His photographs do not look like those published in magazines and newspapers. They freely mix landscape, portraits, motion, violence, quiescence, and death, and their aim is not journalistic in the sense that they do not as a project tell a single story. A riot scene on the Tahrir Plaza, pistols and handwritten notes held up to the camera, gun battles in the streets of Port-au-Prince, a member of Assad’s militia with his blond daughter, and men with Kalashnikovs roaming across an empty highway mingle to produce a strange and fantastic feeling that avid viewers of photographs rarely feel: the conviction that you have never seen this way before.

In the show at Maison d’Art Bernard Anthonioz (MABA) in Paris the arrangement of the prints refuses any formal coherence.

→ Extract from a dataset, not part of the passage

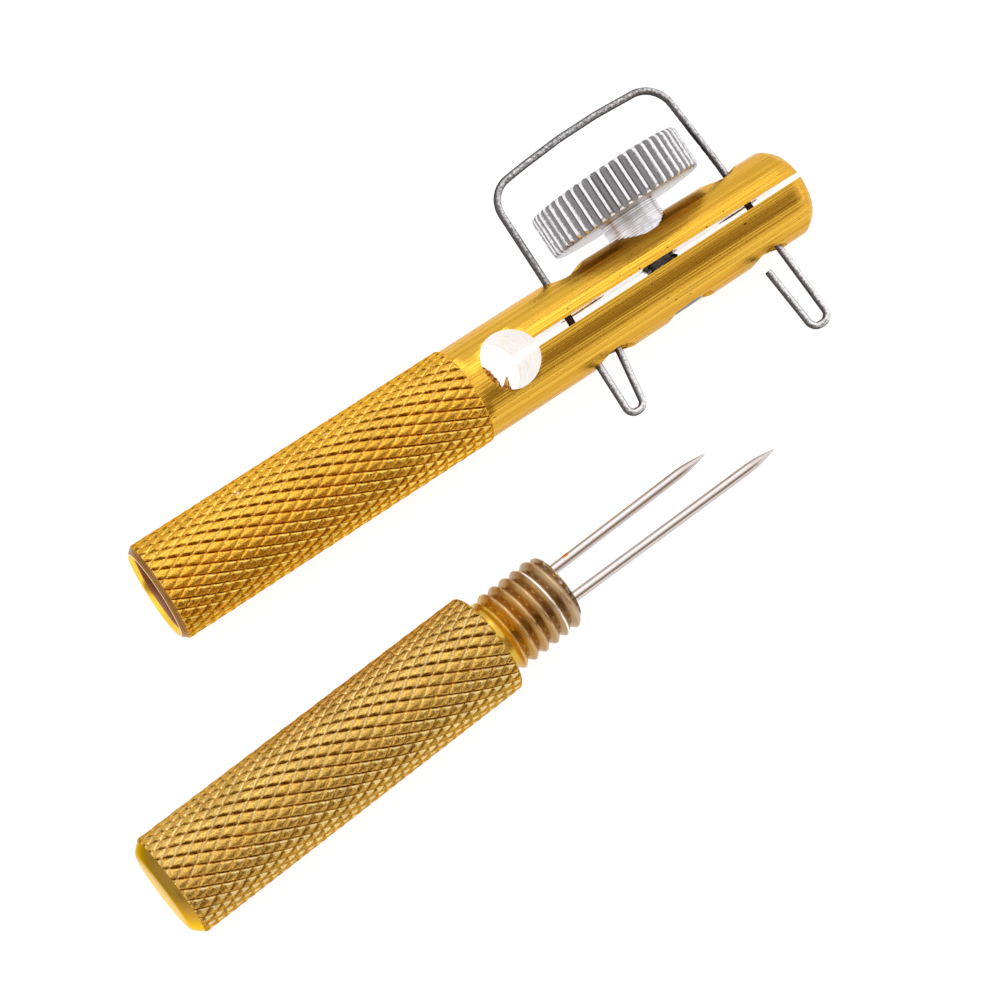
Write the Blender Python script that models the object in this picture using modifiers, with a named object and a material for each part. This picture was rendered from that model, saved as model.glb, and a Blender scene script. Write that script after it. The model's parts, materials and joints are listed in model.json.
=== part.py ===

They are small, big, or immense, but their gorgeous and challenging scatter mirrors that of their contents. Each image reveals a mental construction that leads into those surrounding it, and together they morph into a vision of a fraught world. Chaotic, violent, and drenched in the sweat of struggle, it’s a place we can’t hope to fit in our heads or eyes or lungs. We have to be content with glimpses, breaths, and visions. Bruggman gives them all, and leaves the brain ringing with what it has seen.

 

 

“Undercover, théâtre d’opérations”, Maison d’arts Bernard Antonioz, 16, rue Charles VII, Nogent-sur-Marne (94) Until March 3rd.